Goal of the exercise. Output every line below without omitting or altering anything.

Data block.
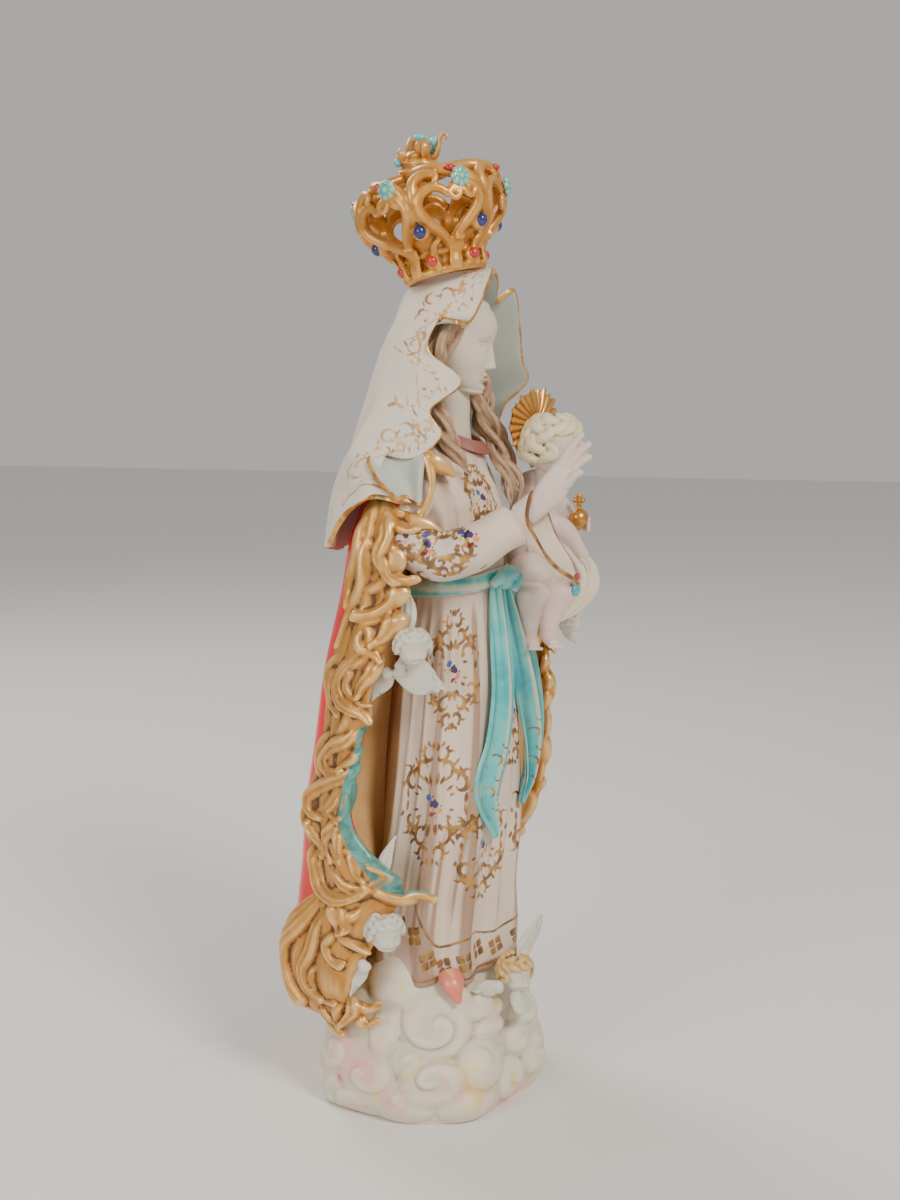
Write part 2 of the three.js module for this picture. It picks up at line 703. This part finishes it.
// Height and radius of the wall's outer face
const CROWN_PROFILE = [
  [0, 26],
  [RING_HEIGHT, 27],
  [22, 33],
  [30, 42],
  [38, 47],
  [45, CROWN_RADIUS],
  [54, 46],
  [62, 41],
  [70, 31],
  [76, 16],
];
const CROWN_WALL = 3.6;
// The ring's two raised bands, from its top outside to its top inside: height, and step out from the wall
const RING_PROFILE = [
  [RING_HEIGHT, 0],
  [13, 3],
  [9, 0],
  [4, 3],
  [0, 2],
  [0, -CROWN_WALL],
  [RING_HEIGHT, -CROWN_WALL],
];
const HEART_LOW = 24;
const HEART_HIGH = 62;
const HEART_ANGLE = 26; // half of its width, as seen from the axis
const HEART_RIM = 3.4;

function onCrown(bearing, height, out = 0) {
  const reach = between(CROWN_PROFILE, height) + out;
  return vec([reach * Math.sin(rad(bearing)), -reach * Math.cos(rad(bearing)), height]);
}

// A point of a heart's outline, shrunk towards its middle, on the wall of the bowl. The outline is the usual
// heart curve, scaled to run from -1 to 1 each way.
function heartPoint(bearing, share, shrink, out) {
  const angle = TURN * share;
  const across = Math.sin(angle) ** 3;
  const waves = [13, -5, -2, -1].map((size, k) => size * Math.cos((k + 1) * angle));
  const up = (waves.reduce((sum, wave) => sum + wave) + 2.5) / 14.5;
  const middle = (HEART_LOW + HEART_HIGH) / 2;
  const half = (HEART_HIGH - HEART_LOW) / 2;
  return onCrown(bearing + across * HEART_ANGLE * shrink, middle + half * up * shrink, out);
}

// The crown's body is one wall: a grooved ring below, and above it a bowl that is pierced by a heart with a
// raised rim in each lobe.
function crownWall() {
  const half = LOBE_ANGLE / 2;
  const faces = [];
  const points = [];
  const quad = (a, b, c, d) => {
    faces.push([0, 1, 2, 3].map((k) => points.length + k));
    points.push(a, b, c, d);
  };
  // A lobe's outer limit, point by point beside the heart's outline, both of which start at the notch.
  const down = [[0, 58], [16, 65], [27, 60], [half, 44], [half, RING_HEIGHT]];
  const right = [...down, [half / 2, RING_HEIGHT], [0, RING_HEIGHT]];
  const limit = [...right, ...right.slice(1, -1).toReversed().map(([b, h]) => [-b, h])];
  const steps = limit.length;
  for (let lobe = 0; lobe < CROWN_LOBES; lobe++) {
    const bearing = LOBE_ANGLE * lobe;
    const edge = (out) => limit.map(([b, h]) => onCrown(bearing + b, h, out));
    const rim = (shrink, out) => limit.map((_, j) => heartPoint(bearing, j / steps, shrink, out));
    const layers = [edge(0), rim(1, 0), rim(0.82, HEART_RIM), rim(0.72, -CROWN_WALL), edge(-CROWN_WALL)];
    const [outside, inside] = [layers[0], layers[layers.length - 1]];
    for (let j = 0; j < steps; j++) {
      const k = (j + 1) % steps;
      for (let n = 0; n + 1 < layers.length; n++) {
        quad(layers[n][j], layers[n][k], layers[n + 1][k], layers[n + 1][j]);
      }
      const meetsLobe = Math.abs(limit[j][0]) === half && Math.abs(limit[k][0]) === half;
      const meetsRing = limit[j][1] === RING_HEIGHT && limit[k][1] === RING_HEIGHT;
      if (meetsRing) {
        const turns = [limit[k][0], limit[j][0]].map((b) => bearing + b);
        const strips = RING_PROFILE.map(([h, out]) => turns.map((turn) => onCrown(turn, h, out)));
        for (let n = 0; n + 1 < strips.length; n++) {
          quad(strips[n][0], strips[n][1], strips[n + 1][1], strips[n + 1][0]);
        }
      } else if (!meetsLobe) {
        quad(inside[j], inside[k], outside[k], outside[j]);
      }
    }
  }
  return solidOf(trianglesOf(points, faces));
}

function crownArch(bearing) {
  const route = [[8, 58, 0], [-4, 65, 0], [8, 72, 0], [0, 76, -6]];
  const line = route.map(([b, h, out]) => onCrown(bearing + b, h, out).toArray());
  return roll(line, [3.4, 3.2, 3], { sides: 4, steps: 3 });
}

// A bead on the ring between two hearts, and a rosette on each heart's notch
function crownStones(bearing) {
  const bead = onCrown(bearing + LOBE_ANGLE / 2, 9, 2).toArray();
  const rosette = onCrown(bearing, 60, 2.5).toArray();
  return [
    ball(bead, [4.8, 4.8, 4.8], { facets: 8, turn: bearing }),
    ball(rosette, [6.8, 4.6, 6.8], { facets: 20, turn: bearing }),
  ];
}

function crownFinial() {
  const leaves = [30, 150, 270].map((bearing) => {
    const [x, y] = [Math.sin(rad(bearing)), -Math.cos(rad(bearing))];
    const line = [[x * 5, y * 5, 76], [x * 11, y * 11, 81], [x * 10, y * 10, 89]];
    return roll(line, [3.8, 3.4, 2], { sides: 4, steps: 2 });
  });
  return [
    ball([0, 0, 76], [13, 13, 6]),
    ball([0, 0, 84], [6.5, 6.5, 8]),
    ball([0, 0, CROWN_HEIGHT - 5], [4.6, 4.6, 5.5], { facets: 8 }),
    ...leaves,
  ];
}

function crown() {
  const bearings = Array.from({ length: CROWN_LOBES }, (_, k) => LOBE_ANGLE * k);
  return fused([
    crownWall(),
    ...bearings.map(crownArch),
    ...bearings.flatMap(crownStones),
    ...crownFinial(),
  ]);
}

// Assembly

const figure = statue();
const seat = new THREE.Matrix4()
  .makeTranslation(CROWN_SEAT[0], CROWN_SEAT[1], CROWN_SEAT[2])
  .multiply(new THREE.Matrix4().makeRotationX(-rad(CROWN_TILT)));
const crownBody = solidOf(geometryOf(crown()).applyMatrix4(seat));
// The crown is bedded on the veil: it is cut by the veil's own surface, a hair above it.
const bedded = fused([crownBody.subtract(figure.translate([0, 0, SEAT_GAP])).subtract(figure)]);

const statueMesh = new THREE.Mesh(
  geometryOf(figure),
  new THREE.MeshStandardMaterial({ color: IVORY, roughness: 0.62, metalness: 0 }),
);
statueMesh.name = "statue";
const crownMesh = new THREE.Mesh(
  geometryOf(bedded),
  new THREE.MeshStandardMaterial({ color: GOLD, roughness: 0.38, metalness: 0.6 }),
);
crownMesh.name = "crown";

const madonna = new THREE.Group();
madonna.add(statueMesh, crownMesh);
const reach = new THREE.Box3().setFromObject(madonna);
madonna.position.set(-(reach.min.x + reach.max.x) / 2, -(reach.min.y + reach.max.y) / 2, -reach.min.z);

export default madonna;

Solved exercise.
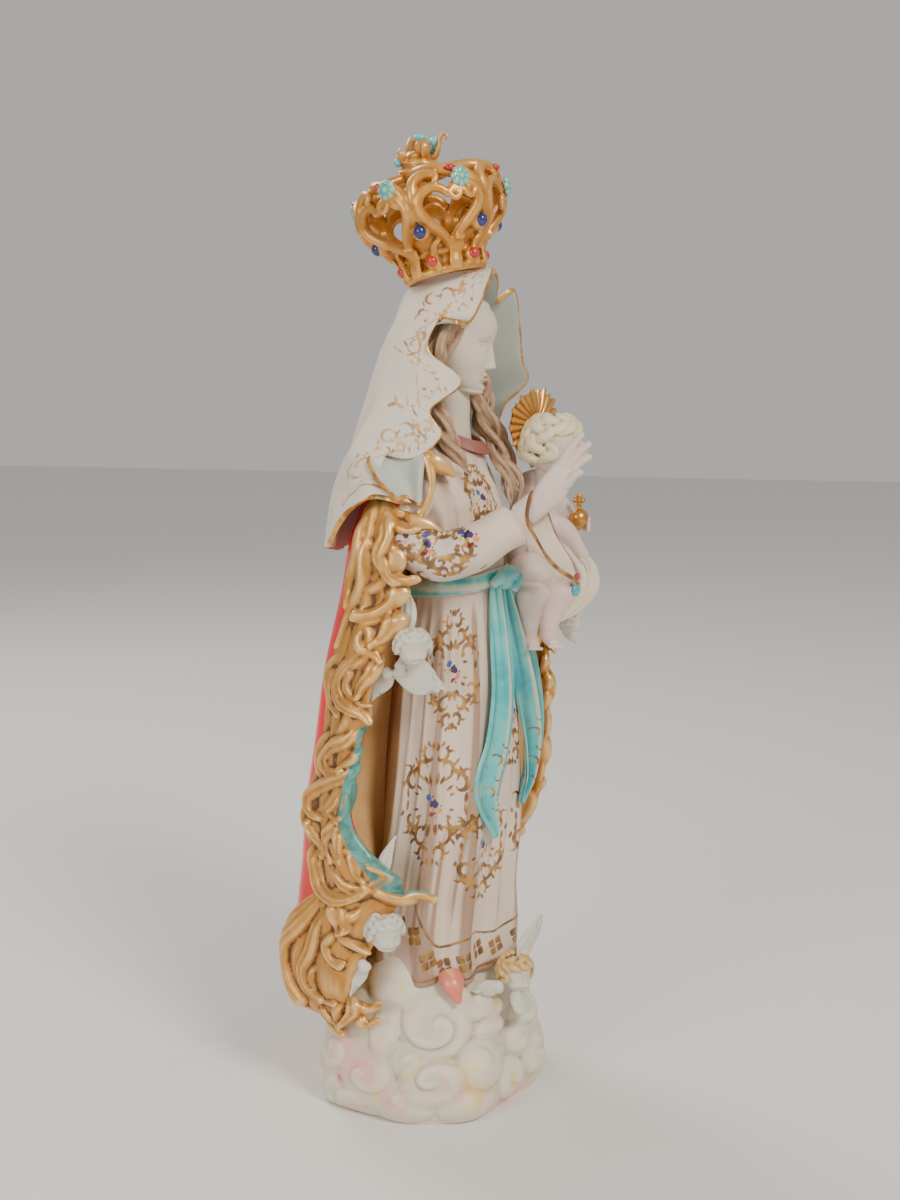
Write part 2 of the three.js module for this picture. It picks up at line 703. This part finishes it.
// Height and radius of the wall's outer face
const CROWN_PROFILE = [
  [0, 26],
  [RING_HEIGHT, 27],
  [22, 33],
  [30, 42],
  [38, 47],
  [45, CROWN_RADIUS],
  [54, 46],
  [62, 41],
  [70, 31],
  [76, 16],
];
const CROWN_WALL = 3.6;
// The ring's two raised bands, from its top outside to its top inside: height, and step out from the wall
const RING_PROFILE = [
  [RING_HEIGHT, 0],
  [13, 3],
  [9, 0],
  [4, 3],
  [0, 2],
  [0, -CROWN_WALL],
  [RING_HEIGHT, -CROWN_WALL],
];
const HEART_LOW = 24;
const HEART_HIGH = 62;
const HEART_ANGLE = 26; // half of its width, as seen from the axis
const HEART_RIM = 3.4;

function onCrown(bearing, height, out = 0) {
  const reach = between(CROWN_PROFILE, height) + out;
  return vec([reach * Math.sin(rad(bearing)), -reach * Math.cos(rad(bearing)), height]);
}

// A point of a heart's outline, shrunk towards its middle, on the wall of the bowl. The outline is the usual
// heart curve, scaled to run from -1 to 1 each way.
function heartPoint(bearing, share, shrink, out) {
  const angle = TURN * share;
  const across = Math.sin(angle) ** 3;
  const waves = [13, -5, -2, -1].map((size, k) => size * Math.cos((k + 1) * angle));
  const up = (waves.reduce((sum, wave) => sum + wave) + 2.5) / 14.5;
  const middle = (HEART_LOW + HEART_HIGH) / 2;
  const half = (HEART_HIGH - HEART_LOW) / 2;
  return onCrown(bearing + across * HEART_ANGLE * shrink, middle + half * up * shrink, out);
}

// The crown's body is one wall: a grooved ring below, and above it a bowl that is pierced by a heart with a
// raised rim in each lobe.
function crownWall() {
  const half = LOBE_ANGLE / 2;
  const faces = [];
  const points = [];
  const quad = (a, b, c, d) => {
    faces.push([0, 1, 2, 3].map((k) => points.length + k));
    points.push(a, b, c, d);
  };
  // A lobe's outer limit, point by point beside the heart's outline, both of which start at the notch.
  const down = [[0, 58], [16, 65], [27, 60], [half, 44], [half, RING_HEIGHT]];
  const right = [...down, [half / 2, RING_HEIGHT], [0, RING_HEIGHT]];
  const limit = [...right, ...right.slice(1, -1).toReversed().map(([b, h]) => [-b, h])];
  const steps = limit.length;
  for (let lobe = 0; lobe < CROWN_LOBES; lobe++) {
    const bearing = LOBE_ANGLE * lobe;
    const edge = (out) => limit.map(([b, h]) => onCrown(bearing + b, h, out));
    const rim = (shrink, out) => limit.map((_, j) => heartPoint(bearing, j / steps, shrink, out));
    const layers = [edge(0), rim(1, 0), rim(0.82, HEART_RIM), rim(0.72, -CROWN_WALL), edge(-CROWN_WALL)];
    const [outside, inside] = [layers[0], layers[layers.length - 1]];
    for (let j = 0; j < steps; j++) {
      const k = (j + 1) % steps;
      for (let n = 0; n + 1 < layers.length; n++) {
        quad(layers[n][j], layers[n][k], layers[n + 1][k], layers[n + 1][j]);
      }
      const meetsLobe = Math.abs(limit[j][0]) === half && Math.abs(limit[k][0]) === half;
      const meetsRing = limit[j][1] === RING_HEIGHT && limit[k][1] === RING_HEIGHT;
      if (meetsRing) {
        const turns = [limit[k][0], limit[j][0]].map((b) => bearing + b);
        const strips = RING_PROFILE.map(([h, out]) => turns.map((turn) => onCrown(turn, h, out)));
        for (let n = 0; n + 1 < strips.length; n++) {
          quad(strips[n][0], strips[n][1], strips[n + 1][1], strips[n + 1][0]);
        }
      } else if (!meetsLobe) {
        quad(inside[j], inside[k], outside[k], outside[j]);
      }
    }
  }
  return solidOf(trianglesOf(points, faces));
}

function crownArch(bearing) {
  const route = [[8, 58, 0], [-4, 65, 0], [8, 72, 0], [0, 76, -6]];
  const line = route.map(([b, h, out]) => onCrown(bearing + b, h, out).toArray());
  return roll(line, [3.4, 3.2, 3], { sides: 4, steps: 3 });
}

// A bead on the ring between two hearts, and a rosette on each heart's notch
function crownStones(bearing) {
  const bead = onCrown(bearing + LOBE_ANGLE / 2, 9, 2).toArray();
  const rosette = onCrown(bearing, 60, 2.5).toArray();
  return [
    ball(bead, [4.8, 4.8, 4.8], { facets: 8, turn: bearing }),
    ball(rosette, [6.8, 4.6, 6.8], { facets: 20, turn: bearing }),
  ];
}

function crownFinial() {
  const leaves = [30, 150, 270].map((bearing) => {
    const [x, y] = [Math.sin(rad(bearing)), -Math.cos(rad(bearing))];
    const line = [[x * 5, y * 5, 76], [x * 11, y * 11, 81], [x * 10, y * 10, 89]];
    return roll(line, [3.8, 3.4, 2], { sides: 4, steps: 2 });
  });
  return [
    ball([0, 0, 76], [13, 13, 6]),
    ball([0, 0, 84], [6.5, 6.5, 8]),
    ball([0, 0, CROWN_HEIGHT - 5], [4.6, 4.6, 5.5], { facets: 8 }),
    ...leaves,
  ];
}

function crown() {
  const bearings = Array.from({ length: CROWN_LOBES }, (_, k) => LOBE_ANGLE * k);
  return fused([
    crownWall(),
    ...bearings.map(crownArch),
    ...bearings.flatMap(crownStones),
    ...crownFinial(),
  ]);
}

// Assembly

const figure = statue();
const seat = new THREE.Matrix4()
  .makeTranslation(CROWN_SEAT[0], CROWN_SEAT[1], CROWN_SEAT[2])
  .multiply(new THREE.Matrix4().makeRotationX(-rad(CROWN_TILT)));
const crownBody = solidOf(geometryOf(crown()).applyMatrix4(seat));
// The crown is bedded on the veil: it is cut by the veil's own surface, a hair above it.
const bedded = fused([crownBody.subtract(figure.translate([0, 0, SEAT_GAP])).subtract(figure)]);

const statueMesh = new THREE.Mesh(
  geometryOf(figure),
  new THREE.MeshStandardMaterial({ color: IVORY, roughness: 0.62, metalness: 0 }),
);
statueMesh.name = "statue";
const crownMesh = new THREE.Mesh(
  geometryOf(bedded),
  new THREE.MeshStandardMaterial({ color: GOLD, roughness: 0.38, metalness: 0.6 }),
);
crownMesh.name = "crown";

const madonna = new THREE.Group();
madonna.add(statueMesh, crownMesh);
const reach = new THREE.Box3().setFromObject(madonna);
madonna.position.set(-(reach.min.x + reach.max.x) / 2, -(reach.min.y + reach.max.y) / 2, -reach.min.z);

export default madonna;